Quando a CSN comprou a CEEE-G, chegou a comentar sobre o interesse de investir no parque Povo Novo. Em entrevista à colunista Marta Sfredo, estimaram em um ano o prazo para "remover desafios regulatórios" e mais dois a três anos para construção.
Em nota, a CEEE-G disse que "está tomando as medidas necessárias para reversão da decisão da ANEEL, a fim de possibilitar a continuidade das ações que vêm sendo adotadas para implantação do empreendimento.”
Sobre a alegação de que o Tribunal de Contas do Estado (TCE) não apontou irregularidades no contrato, o órgão respondeu que constatou a situação na época, mas que como era uma "demanda entre particulares", não cabia ao Tribunal analisá-la.
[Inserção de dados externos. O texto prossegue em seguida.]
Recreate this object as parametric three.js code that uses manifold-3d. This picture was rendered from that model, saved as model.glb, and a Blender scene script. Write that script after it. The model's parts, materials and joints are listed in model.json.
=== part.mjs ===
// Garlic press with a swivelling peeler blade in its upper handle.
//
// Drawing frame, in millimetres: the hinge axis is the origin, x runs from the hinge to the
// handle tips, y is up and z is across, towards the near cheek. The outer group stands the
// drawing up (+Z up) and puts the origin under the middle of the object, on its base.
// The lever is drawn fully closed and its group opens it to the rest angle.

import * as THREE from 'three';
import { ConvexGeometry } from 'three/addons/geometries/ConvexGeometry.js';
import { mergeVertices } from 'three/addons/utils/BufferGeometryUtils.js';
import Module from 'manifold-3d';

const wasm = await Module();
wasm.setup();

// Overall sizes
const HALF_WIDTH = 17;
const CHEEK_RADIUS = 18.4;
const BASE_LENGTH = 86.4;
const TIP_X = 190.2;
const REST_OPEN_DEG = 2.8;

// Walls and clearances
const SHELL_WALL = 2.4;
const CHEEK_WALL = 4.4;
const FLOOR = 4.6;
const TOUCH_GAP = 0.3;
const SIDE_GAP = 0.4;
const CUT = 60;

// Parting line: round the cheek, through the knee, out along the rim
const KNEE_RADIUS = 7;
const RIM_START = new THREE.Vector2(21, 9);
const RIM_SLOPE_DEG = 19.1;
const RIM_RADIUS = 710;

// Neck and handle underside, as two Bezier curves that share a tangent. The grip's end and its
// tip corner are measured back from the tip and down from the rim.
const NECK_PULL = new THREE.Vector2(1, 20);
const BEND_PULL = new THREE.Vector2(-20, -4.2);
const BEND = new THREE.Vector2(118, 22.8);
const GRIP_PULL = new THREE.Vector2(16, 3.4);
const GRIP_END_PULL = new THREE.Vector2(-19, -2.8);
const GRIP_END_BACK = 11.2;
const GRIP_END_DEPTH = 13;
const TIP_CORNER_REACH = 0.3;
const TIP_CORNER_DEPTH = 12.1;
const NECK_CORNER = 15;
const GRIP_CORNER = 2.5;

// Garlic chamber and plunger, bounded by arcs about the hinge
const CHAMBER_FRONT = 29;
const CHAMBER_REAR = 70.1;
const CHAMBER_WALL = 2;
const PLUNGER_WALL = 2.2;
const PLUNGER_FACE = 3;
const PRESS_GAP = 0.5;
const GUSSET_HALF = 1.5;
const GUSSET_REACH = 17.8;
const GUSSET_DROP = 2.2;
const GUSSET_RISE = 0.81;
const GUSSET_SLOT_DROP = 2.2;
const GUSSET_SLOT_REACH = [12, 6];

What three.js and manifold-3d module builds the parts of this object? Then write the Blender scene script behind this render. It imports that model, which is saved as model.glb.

Já o Governo do Estado, por meio da Secretaria de Meio Ambiente, disse que "o interesse do Estado do Rio Grande do Sul é viabilizar a instalação de projetos em energia renovável. Investimentos ou desinvestimentos no Parque Eólico Povo Novo dizem respeito ao empreendedor. O projeto em Rio Grande, contudo, pode ser levado a termo pela empresa em outro formato".
Sobre perda de outorga
Rio Grande tem outro projeto conhecido que perdeu a outorga da Aneel por atraso na execução, não cumprindo prazos para fornecer a energia vendida no leilão. Trata-se da usina térmica do complexo de R$ 6 bilhões que a cidade tenta, agora, recuperar. Ele era da Bolognesi, mas o grupo espanhol Cobra quer assumí-lo. Para isso, a agência reguladora precisa aceitar a transferência e recuar na retirada da outorga. O último capítulo dessa saga é, após mais uma nota técnica negativa da Aneel, sugerir uma mudança no modelo de contrato, disse à coluna o prefeito Fábio Branco, que tem ido com frequência a Brasília tratar do assunto.